Par la suite, grâce à l’expansion coloniale occidentale, le système westphalien s’est répandu dans le monde entier et a imposé la structure d’un ordre international basé sur l’Etat, tout en se gardant, bien sûr, d’appliquer les concepts de souveraineté aux colonies et aux peuples colonisés.

Ce sont ces mêmes principes et d’autres idées westphaliennes qui ont été mis en avant lorsque ces peuples commencèrent à réclamer leur indépendance. L’Etat souverain, l’indépendance nationale, l’intérêt national, la non-ingérence dans les affaires intérieures et le respect du droit international et des droits de l’homme se sont ainsi imposés comme des arguments efficaces contre les colonisateurs lors des luttes armées ou politiques, à la fois pour regagner l’indépendance et, par la suite, pour protéger les Etats nouvellement constitués dans les années 1950 et 1960 en particulier.

Au terme de sa réflexion mêlant analyse historique et prospective géopolitique, Kissinger tire des conclusions clairvoyantes concernant l’ordre international existant et pose des questions essentielles sur son avenir. La pertinence universelle du système westphalien, a-t-il dit, découlait de sa nature procédurale, c’est-à-dire neutre sur le plan des valeurs, qui rendait ses règles accessibles à n’importe quel pays, alors que sa faiblesse avait été le revers de sa force : conçu par des Etats épuisés par l’effusion de sang qu’ils s’infligeaient les uns aux autres, il n’offrait aucun sens de l’orientation ; il a proposé des méthodes d’attribution et de préservation du pouvoir, sans indiquer toutefois comment générer de la légitimité.

Plus fondamentalement, l’homme d’Etat américain a fait valoir que dans la construction d’un ordre mondial, une question clé concerne inévitablement la substance de ses principes unificateurs qui représentent une distinction cardinale entre les approches occidentales et non occidentales de l’ordre.

A juste titre, il a souligné que depuis la Renaissance, l’Occident a largement adopté l’idée que le monde réel est extérieur à l’observateur, que la connaissance consiste à enregistrer et à classer les données avec la plus grande précision possible, et que le succès d’une politique étrangère dépend de l’évaluation des réalités et des tendances existantes. Par conséquent, la «paix de Westphalie» incarnait un jugement de la réalité, et plus particulièrement des réalités de pouvoir et de territoire, sous la forme d’un concept d’ordre laïc supplantant les exigences de la religion.

En revanche, d’autres grandes civilisations contemporaines concevaient la réalité comme interne à l’observateur et définie par des convictions psychologiques, philosophiques ou religieuses. Kissinger était donc d’avis que tôt ou tard, tout ordre international doit faire face aux conséquences de deux tendances qui compromettent sa cohésion : soit une redéfinition de la légitimité, soit un changement significatif dans l’équilibre des pouvoirs.
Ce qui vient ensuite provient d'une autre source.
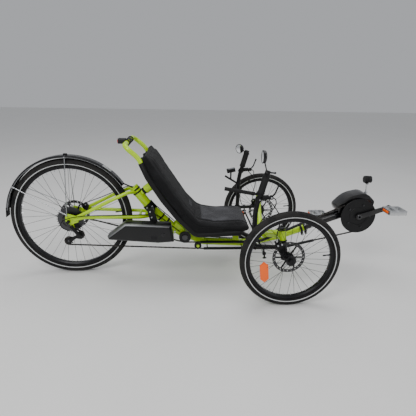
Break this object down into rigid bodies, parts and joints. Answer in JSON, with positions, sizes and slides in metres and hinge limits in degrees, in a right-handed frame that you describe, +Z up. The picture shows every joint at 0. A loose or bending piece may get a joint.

Dans pareilles circonstances, des bouleversements pourraient surgir, dont l’essence est que «bien qu’ils soient généralement sous-tendus par la force, leur poussée dominante est psychologique. Ceux qui sont attaqués sont mis au défi de défendre non seulement leur territoire, mais aussi les hypothèses fondamentales de leur mode de vie et de leur droit moral d’exister et d’agir d’une manière qui, jusqu’au moment du défi, avait été considérée comme indiscutable».

A l’instar de beaucoup de ses pairs, Kissinger a estimé que les développements en cours dans le monde sont lourds de menaces et de risques, qu’ils pourraient conduire à une forte montée des tensions, et que le chaos guette «côte à côte avec une interdépendance sans précédent : dans la propagation des armes de destruction massive, la désintégration des Etats, l’impact des déprédations environnementales, la persistance des pratiques génocidaires et la propagation des nouvelles technologies menaçant de provoquer des conflits au-delà du contrôle ou de la compréhension humaine».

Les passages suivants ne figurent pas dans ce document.